In the simplest of terms, overclocking makes your component run faster, which thus allows it to perform better. Essentially, you’re forcing your component (in this case, your processor) to complete more operations per second.
In the earlier days of computing, overclocking used to be a lot more necessary for enthusiasts than it is today. Back then, computer components were far less advanced and, therefore, much slower than they are today. This meant that enthusiasts–who needed more performance to carry out what we’d consider to be simple tasks today (word processing, spreadsheets, etc.)–needed someway to get their systems to run faster.
Nowadays, overclocking is not nearly as necessary. However, overclocking is still useful and can give you more performance and/or extend the life of your processor and prevent you from having to upgrade sooner than you’d like to.
You can overclock your processor, your video card, and your memory. In this overclocking guide, though, we will focus solely on your processor.
Table of Contents
There are many reasons why people overclock their CPUs. However, in my opinion, all of those reasons really all boil down into three main reasons.
The three reasons why you should overclock your CPU are:
- Overclocking gives you more performance and therefore allows you to play your games with better results.
- Overclocking an aging processor will allow you to keep up with modern demands, which will prevent you from having to spend money on newer components.
- Overclocking is a hobby.
Essentially, those are the only three reasons why you would ever want to overclock. Surprisingly, though, the third option (overclocking as a hobby) is probably the most common reason why people overclock their processors these days.
Unlike in the past, overclocking doesn’t yield nearly as significant performance gains as it used to. However, the gains can still be beneficial.
The Dangers of Overclocking
One big danger involved with overclocking is excessive heat. If you don’t have the proper cooling equipment, your components can pass their maximum heat threshold. Fortunately, with modern components, your system will be programmed to shut itself off if temperatures reach too high of levels.

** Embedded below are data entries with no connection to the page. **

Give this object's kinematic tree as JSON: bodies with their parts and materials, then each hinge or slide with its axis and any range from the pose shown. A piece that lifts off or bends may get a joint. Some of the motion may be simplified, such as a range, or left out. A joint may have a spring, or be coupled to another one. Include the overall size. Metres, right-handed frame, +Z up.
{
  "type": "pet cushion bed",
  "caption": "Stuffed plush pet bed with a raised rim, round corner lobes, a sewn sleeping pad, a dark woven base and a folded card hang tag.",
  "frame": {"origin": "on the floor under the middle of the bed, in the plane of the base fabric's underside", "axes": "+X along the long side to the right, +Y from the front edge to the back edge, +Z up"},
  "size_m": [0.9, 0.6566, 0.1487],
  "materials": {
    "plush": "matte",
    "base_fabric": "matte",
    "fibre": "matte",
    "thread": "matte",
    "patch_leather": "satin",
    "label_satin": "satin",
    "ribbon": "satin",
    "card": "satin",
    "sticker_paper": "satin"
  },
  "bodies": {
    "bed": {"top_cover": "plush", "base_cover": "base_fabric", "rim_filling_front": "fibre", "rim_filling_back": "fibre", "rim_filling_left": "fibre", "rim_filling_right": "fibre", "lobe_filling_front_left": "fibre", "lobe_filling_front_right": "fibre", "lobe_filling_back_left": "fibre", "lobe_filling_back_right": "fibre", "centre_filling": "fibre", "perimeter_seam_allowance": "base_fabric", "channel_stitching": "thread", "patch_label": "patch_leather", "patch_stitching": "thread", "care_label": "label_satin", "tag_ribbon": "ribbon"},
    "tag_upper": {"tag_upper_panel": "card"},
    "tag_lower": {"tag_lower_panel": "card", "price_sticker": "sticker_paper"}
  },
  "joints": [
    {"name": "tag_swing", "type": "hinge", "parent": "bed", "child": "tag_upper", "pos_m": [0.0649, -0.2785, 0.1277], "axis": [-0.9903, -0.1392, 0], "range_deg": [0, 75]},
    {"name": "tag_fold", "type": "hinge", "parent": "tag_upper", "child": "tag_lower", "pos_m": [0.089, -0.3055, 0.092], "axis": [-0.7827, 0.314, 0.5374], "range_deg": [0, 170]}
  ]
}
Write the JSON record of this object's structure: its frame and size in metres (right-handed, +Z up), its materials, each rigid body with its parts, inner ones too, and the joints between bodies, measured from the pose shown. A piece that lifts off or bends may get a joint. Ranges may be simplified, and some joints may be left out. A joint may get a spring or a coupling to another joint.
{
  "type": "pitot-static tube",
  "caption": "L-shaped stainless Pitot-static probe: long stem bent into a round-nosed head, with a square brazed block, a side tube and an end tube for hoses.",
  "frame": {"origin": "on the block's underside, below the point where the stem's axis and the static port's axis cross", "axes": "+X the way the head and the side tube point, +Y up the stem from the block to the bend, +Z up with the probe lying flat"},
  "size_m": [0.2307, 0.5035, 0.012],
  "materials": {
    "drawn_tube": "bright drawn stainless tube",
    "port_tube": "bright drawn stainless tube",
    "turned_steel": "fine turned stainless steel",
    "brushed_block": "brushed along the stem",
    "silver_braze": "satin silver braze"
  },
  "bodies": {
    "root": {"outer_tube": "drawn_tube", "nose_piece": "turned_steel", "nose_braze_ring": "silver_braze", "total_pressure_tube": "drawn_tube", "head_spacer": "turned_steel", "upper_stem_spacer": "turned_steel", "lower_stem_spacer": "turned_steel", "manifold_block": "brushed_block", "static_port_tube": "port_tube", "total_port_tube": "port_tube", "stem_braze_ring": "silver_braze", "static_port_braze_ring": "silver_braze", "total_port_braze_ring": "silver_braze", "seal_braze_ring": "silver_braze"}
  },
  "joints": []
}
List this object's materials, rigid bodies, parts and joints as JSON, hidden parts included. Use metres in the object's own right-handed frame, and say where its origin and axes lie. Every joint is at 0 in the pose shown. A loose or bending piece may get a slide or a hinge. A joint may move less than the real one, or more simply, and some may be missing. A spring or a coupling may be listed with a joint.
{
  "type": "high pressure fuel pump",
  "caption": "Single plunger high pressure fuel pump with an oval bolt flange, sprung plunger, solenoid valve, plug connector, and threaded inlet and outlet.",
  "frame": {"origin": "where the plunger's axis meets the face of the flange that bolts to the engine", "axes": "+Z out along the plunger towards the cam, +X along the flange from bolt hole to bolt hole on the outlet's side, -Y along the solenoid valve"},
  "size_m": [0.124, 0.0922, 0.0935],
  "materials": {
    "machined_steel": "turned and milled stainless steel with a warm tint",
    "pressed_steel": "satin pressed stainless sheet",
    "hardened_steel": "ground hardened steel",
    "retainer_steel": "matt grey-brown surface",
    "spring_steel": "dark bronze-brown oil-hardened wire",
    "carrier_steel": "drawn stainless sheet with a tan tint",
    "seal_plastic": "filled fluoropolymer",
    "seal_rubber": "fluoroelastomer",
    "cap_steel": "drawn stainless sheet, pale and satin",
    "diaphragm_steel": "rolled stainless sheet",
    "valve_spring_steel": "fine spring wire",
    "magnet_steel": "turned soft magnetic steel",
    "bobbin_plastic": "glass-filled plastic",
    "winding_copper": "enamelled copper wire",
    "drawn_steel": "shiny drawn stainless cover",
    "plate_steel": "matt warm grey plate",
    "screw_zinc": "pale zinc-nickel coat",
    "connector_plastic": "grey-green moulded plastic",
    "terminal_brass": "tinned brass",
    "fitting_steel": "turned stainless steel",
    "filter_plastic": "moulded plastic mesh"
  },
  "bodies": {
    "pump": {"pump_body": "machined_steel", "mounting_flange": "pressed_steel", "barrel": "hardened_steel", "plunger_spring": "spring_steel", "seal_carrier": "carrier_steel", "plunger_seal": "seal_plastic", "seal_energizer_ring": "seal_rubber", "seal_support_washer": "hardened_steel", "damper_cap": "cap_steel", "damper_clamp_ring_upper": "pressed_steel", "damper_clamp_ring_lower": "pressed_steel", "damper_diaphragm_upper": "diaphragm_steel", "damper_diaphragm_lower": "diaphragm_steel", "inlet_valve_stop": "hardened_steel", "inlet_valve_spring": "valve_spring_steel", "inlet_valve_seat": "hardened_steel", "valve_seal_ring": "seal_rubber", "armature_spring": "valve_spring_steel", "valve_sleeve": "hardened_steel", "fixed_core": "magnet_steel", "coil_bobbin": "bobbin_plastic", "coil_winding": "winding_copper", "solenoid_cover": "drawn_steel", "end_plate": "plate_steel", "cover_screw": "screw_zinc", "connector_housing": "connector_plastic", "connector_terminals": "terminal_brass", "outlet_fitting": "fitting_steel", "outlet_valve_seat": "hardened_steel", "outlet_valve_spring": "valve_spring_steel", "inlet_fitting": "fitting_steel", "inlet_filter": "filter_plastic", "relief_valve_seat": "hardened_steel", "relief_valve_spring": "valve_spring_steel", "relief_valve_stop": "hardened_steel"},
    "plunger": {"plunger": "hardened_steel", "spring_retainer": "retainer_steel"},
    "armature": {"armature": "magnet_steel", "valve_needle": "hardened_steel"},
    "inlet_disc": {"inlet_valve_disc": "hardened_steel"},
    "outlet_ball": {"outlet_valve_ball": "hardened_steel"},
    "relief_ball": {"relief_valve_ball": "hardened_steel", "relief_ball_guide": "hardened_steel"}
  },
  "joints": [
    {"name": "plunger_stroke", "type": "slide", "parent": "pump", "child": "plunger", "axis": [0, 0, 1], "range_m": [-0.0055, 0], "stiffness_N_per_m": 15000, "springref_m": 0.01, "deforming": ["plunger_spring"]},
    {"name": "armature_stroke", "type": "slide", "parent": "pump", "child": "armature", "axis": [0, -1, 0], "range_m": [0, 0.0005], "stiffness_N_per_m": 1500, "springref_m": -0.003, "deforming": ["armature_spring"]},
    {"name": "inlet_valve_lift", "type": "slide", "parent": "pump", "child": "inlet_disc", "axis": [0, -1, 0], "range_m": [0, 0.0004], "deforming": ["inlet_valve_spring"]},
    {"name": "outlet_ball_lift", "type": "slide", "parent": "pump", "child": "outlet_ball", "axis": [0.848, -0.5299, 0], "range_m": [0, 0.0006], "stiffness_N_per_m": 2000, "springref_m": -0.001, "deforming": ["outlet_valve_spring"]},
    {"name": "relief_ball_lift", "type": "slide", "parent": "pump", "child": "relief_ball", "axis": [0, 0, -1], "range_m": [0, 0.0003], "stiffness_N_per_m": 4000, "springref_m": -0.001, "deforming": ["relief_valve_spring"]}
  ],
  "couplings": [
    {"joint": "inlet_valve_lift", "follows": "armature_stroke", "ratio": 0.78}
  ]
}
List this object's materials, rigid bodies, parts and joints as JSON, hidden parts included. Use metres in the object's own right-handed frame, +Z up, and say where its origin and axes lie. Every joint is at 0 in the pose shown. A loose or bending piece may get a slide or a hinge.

However, pushing your components to extreme temperatures is never a good idea and if it doesn’t damage them right away, excessive heat will definitely take its toll over the long run.
Another danger, which is perhaps even bigger than excessive amounts of heat, is voltage. Increasing the voltage to your processor is the best way to stabilize your overclocked CPU. However, every CPU has their voltage limit and if you send too much voltage to your processor you can damage it and the rest of your system as well. And, just like running a processor under more heat shortens its lifespan, so, too, does increasing its voltage.
CPU Overclocking Terms
- Base Clock: The base clock affects the speed of your processor and the speed of your memory (along with other components as well). So, when you increase your base clock, you will also have to stabilize the other components that are affected by it.
- Turbo Mode: A feature that automatically overclocks your CPU when it is under certain loads.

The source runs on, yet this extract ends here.